Now, I'm not suggesting all penny stocks are nefarious pump-and-dump schemes or that all penny stockholders are bad people. As we speak, I'm currently holding penny stocks, but not in a capacity that would hurt me if the position bottoms out.
At the very least, you should work to understand that buying these securities has more in common with playing slot machines in Las Vegas. On average, you are more likely to lose significant amounts of money than you make any when trading, let alone trading penny stocks.
Speculative trading doesn't change the fact that you can be incredibly successful as an investor.
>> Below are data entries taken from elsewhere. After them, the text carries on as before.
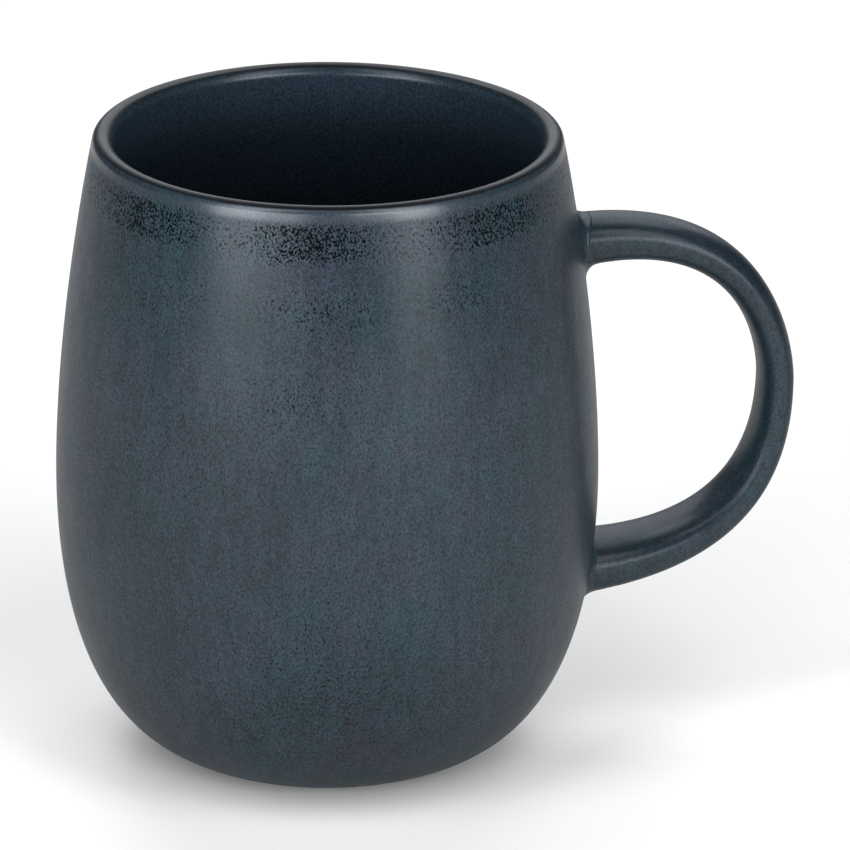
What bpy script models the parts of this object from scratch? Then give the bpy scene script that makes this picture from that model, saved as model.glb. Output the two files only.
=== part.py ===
"""A glazed stoneware mug: a round-bellied cup with a strap handle luted on with clay slip.

Units are metres and +Z is up. The origin is the middle of the mug's footprint, in the plane it stands
on, and the handle points along +X. The empty "cup_axis" marks the axis on which the cup is turned, and
everything is modelled about that axis.
"""

import math

import bmesh
import bpy
from mathutils import Vector

# Cup: radii from its axis, heights above the plane it stands on
CUP_HEIGHT = 0.1118
BELLY_RADIUS = 0.0470
BELLY_HEIGHT = 0.0502
SHOULDER_SWELL = 0.0120
SHOULDER_PULL = 0.0265
BASE_SWELL = 0.0239
BASE_PULL = 0.0190
BASE_SLOPE = math.radians(5)

# Lip: rounded inside and outside, on a wall that leans in
CREST_RADIUS = 0.03875
CREST_OUTER_ROUND = 0.0016
CREST_INNER_ROUND = 0.0020
RIM_LEAN = math.radians(11.2)

# Walls: even from the belly down, thinner towards the lip, over a level floor
BELLY_WALL = 0.0042
RIM_WALL = 0.0035
RIM_DEPTH = 0.0045
FLOOR_HEIGHT = 0.0058
FLOOR_RADIUS = 0.0190

# Foot: an unglazed ring around a shallow recess
FOOT_RADIUS = 0.0212
FOOT_WIDTH = 0.0040
FOOT_HEIGHT = 0.0008
FOOT_BEVEL = 0.0003
RECESS_DEPTH = 0.0021
RECESS_TAPER = 0.0010

# Handle: the line through the middle of the strap, in the XZ plane
UPPER_ROOT = (0.0420, 0.0899)
UPPER_RISE = math.radians(8.5)
UPPER_PULL = 0.0340
HANDLE_TURN = (0.0791, 0.0632)
TURN_PULL_UP = 0.0056
TURN_PULL_DOWN = 0.0256
LOWER_ROOT = (0.0450, 0.0306)
LOWER_RISE = math.radians(3.7)
LOWER_PULL = 0.0158
ROOT_DEPTH = 0.0060

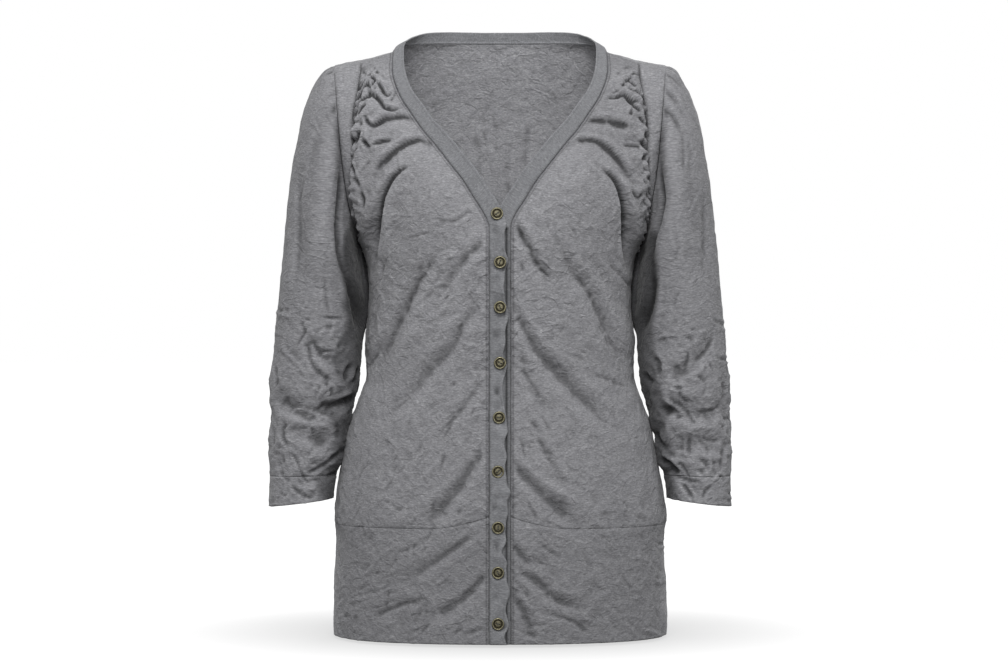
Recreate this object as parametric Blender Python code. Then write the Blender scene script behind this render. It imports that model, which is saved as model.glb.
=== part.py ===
"""Button cardigan, V neck, three-quarter sleeves, worn form with no wearer.

Sizes in the tables are millimetres.  +Z is up, the front faces -Y, the wearer's left is +X.
The origin is level with the high points of the shoulders, midway between them.
Every cloth piece is one wall: an outer face worked out from tables of rows, thickened inwards.
"""
import math
from collections import namedtuple

import bmesh
import bpy
import numpy as np

MM = 0.001

# ---------------------------------------------------------------- driving sizes
CLOTH = 1.3            # wall of the jersey, seam allowances counted in
SEAM = 0.2             # each piece stops this far short of a seam, so pieces sit about 0.4 apart
BACK_TOP_CLEAR = 0.3   # the curved top of the back stops this far short of its seams
STRAP_FOOT_CLEAR = 0.9 # the narrow foot of a strap stops this far short of the side seam
MEETING = 0.6          # edge points this close belong to the same seam
ALIKE = 0.6            # seam edges whose faces turn less than this (cosine) share one direction
MERGE = 0.0001         # metres, closing distance for turned profiles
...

People use the penny stock vehicle to get rich as fast as possible, which is counterintuitive to what you want to be doing when it comes to financial strategy.
The number one reason people buy penny stocks is the promise of a particular fast-love money lifestyle. Yet, I leave you guys with this - the reality is that there is no intelligent reason an investor needs to trade penny stocks or hold them in any portfolio. The risks are too significant to offset any perceived benefits.
I recommend choosing a strong and reliable financial strategy rather than a pink sheet perceived return on investment.
Instead, trading low-cost, small-cap index ETFs is a superior choice for many new investors who want a lot of exposure. Buy the significant dips in the market, swing trade blue chip companies, and trade a business that has been vested for a long time and is easy to understand.